For investors in listed tanker “names”, the changes have brought outsize gains- especially notable as broader market indices have stumbled. The insights from analysts following the listed stocks provide commentary that not only describes the present, but also looks towards possible future developments.
One instant beneficiary of the trade re-shuffling has been the refined products sector of the market, particularly in diesel fuel and petroleum. Greg Lewis, who covers shipping shares for institutional investment house BTIG, recently wrote that: “Even before Russia's invasion of Ukraine, product tanker rates were starting to improve on the back of recovering oil demand and slowing fleet growth.” In his report, looking specifically at shares of Scorpio Tankers Inc. (NYSE listed as STNG), adding that: “Russia's invasion of Ukraine has accelerated the product rate recovery, driving oil products dislocations around the world.”
With investors looking ahead, the price of STNG shares has more than doubled, actually up 109%, since the beginning of the year, while the broader S&P 500 index has lost around 14% of its value. The company, which had “raised liquidity”, a polite way of saying that it sold vessels - mostly LR1s - to keep afloat, as it struggled (along with others) during the past year and a half, is on the verge of a remarkable turnaround.
In its recent release of Q1 2022 results, Scorpio Tankers’ management explains that MR tankers earned $16,000 per day trading during January through March. In Q2, so far with about 42% of days fixed, its MRs are making $30,000 per day. With LR2 tankers, the result is almost as impressive with a jump from $14,500 per day to $24,300 per day, with 44% of Q2 days fixed.

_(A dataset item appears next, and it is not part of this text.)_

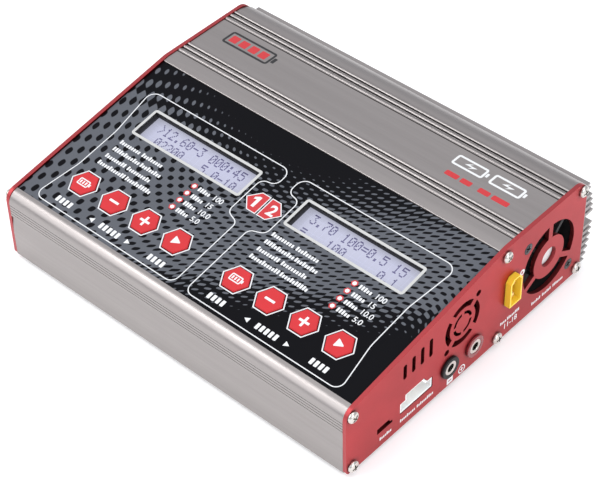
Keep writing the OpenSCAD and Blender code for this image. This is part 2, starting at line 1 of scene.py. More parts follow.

Another analyst, Magnus Fyhr, from the H.C. Wainwright brokerage - not so well known, but they’ve been in business since the 1860s - has initiated coverage of the much smaller Pyxis Tankers (OTC listed as PXS), described as a “micro-cap product tanker pure play”.
In his late April report, Fyhr notes that: “The product tanker sector has historically benefited from market disruptions, where inefficiencies and dislocations typically stimulate long-haul trades and ton-mile demand. In addition, we believe structural shifts in the global refinery sector should have positive implications for product tanker demand over the next few years as refinery capacity is being added closer to the well-head and further away from consuming regions. Finally, with the orderbook at historical lows and stricter environmental regulations creating uncertainties regarding future propulsion technologies, we believe ordering activity should remain at low levels. This coupled with an aging fleet should, in our view, support minimal fleet growth over the next few years resulting in a tighter supply/demand balance and higher spot rates.”
Learn more about the impact of conflict in Ukraine from The Maritime Podcast
The appeal of PXS is that its five vessel MR fleet has tremendous upside exposure to the boom in the MR rates. Three of the vessels have been trading spot, and two are set to come off charters during mid-2022.
For perspective, H.C. Wainwright’s Fyhr estimates that PXS, which outsources technical management but keeps commercial management in-house, has a highly economical cash breakeven level of around $12,800 per day, excluding amortization of debt.
In an environment of $30,000 per day charters, the cashflow potential is enormous. His report on PXS estimates cashflow yields compared to bigger and better-known owners; with PXS’s more than 40% estimated cash flow yield comparing very favorably with levels around 20% for STNG, for Torm and Ardmore.